[Given data]
------
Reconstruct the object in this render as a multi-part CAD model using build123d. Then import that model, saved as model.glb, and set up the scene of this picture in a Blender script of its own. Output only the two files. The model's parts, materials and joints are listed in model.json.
------
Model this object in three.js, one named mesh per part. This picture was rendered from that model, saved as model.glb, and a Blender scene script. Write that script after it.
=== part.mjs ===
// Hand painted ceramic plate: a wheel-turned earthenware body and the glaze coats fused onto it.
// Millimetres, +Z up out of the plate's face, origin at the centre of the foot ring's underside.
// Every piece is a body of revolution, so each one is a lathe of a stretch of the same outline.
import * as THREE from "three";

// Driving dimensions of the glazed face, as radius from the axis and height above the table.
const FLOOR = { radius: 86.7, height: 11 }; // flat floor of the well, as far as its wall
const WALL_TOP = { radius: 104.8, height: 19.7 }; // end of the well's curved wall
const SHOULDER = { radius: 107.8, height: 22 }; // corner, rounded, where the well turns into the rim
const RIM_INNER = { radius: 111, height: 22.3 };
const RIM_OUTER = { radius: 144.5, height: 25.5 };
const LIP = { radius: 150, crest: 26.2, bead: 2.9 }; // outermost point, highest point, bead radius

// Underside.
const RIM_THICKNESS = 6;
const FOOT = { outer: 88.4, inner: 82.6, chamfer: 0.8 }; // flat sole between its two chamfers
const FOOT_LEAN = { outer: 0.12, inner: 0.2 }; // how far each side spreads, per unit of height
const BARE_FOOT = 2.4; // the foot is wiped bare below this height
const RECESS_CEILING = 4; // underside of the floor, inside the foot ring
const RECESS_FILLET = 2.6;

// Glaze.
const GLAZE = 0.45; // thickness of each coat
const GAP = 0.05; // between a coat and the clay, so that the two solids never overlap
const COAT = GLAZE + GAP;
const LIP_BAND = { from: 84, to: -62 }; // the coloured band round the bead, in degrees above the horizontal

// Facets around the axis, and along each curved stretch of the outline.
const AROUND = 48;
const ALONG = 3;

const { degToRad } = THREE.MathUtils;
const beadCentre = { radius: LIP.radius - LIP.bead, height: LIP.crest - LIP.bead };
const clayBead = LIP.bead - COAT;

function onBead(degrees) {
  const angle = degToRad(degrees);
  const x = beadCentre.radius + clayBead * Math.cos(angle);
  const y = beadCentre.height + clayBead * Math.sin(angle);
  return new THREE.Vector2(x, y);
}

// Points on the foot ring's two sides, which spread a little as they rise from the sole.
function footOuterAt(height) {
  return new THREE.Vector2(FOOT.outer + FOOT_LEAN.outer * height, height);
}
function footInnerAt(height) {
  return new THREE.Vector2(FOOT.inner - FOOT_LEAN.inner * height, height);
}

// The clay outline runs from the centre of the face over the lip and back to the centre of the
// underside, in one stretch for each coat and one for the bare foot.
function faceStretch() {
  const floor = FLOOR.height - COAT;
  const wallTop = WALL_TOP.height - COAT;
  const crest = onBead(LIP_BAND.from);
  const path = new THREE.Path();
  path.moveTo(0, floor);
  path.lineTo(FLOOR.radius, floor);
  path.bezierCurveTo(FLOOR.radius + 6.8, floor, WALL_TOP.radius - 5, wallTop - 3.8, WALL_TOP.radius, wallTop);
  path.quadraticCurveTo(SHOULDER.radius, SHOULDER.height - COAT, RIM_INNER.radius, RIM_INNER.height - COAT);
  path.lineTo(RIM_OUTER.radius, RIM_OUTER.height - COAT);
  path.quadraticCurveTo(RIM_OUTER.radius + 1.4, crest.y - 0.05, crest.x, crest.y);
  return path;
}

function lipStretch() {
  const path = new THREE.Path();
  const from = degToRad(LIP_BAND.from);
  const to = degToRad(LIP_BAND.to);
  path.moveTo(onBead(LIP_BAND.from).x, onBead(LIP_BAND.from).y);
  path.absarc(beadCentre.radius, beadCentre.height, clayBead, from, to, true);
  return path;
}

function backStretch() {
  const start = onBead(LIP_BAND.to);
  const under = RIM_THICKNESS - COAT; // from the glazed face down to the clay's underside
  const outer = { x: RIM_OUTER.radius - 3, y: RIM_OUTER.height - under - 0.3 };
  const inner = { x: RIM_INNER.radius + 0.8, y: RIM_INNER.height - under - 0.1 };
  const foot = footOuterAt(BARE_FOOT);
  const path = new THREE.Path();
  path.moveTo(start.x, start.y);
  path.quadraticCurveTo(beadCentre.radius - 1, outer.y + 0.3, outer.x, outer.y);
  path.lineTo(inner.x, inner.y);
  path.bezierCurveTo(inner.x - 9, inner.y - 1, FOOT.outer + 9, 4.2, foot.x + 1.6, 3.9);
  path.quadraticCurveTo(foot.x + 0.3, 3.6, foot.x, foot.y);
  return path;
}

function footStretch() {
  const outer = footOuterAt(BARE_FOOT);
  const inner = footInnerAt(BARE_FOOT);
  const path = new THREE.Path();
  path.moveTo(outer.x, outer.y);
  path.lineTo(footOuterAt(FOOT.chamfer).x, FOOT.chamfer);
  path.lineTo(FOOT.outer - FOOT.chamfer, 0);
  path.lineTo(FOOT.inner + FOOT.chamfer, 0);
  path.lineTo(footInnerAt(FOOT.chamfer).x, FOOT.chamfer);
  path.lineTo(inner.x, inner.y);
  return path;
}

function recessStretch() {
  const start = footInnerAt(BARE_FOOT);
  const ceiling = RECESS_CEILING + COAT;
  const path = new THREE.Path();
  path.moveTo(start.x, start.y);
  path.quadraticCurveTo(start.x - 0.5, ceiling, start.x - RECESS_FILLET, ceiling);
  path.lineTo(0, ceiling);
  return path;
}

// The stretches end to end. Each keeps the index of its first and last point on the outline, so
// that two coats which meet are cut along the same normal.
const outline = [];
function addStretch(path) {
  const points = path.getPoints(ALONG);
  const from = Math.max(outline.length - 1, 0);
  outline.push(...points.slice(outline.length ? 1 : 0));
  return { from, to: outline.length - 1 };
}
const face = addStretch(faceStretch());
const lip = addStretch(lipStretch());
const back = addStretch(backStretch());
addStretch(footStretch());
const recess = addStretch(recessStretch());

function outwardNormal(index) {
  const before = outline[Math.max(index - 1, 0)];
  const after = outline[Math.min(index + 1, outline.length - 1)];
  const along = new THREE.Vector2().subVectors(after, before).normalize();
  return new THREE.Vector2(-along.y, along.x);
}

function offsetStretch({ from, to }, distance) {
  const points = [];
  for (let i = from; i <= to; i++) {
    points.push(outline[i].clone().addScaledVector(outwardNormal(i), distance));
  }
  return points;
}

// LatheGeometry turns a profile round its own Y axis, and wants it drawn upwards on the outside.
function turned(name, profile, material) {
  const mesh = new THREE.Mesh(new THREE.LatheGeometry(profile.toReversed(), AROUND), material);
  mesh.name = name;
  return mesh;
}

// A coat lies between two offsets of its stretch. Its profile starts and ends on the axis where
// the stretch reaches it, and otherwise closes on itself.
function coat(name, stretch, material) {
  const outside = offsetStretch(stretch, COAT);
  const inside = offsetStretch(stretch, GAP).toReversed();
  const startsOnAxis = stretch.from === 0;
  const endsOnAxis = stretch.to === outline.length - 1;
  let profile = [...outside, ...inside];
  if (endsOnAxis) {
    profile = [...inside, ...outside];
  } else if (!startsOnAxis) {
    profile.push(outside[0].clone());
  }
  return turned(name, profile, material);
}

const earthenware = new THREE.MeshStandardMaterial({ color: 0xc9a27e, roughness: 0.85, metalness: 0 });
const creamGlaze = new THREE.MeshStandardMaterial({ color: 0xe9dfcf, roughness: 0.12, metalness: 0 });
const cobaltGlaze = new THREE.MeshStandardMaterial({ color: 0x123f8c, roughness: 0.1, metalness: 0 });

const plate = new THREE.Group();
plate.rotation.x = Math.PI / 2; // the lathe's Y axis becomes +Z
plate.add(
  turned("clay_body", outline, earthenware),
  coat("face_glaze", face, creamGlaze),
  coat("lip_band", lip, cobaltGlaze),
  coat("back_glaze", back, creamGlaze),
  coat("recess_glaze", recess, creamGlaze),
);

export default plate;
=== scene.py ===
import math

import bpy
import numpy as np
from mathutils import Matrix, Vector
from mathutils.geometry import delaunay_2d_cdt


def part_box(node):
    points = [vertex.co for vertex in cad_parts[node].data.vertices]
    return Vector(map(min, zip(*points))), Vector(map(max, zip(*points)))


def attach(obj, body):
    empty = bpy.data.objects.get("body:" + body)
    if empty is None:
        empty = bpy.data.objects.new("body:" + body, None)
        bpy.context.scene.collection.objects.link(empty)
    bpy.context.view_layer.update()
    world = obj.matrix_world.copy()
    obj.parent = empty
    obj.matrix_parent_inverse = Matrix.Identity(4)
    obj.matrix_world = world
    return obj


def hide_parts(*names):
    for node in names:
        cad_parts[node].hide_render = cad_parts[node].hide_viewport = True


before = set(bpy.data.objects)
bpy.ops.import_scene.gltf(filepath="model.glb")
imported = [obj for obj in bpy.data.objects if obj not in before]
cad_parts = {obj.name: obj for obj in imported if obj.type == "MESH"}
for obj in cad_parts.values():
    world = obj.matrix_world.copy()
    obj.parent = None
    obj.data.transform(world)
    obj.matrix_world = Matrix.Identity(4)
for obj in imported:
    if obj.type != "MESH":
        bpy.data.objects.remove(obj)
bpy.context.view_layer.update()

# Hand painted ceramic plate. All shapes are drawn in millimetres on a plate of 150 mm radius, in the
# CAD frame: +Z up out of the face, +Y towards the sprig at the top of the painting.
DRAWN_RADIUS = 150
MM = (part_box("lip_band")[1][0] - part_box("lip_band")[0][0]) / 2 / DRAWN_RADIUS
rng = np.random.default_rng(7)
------
[Instructions for the task]
Examine the data above and state how many of its lines contain the word "picture", with no further remarks.

[Response below]
2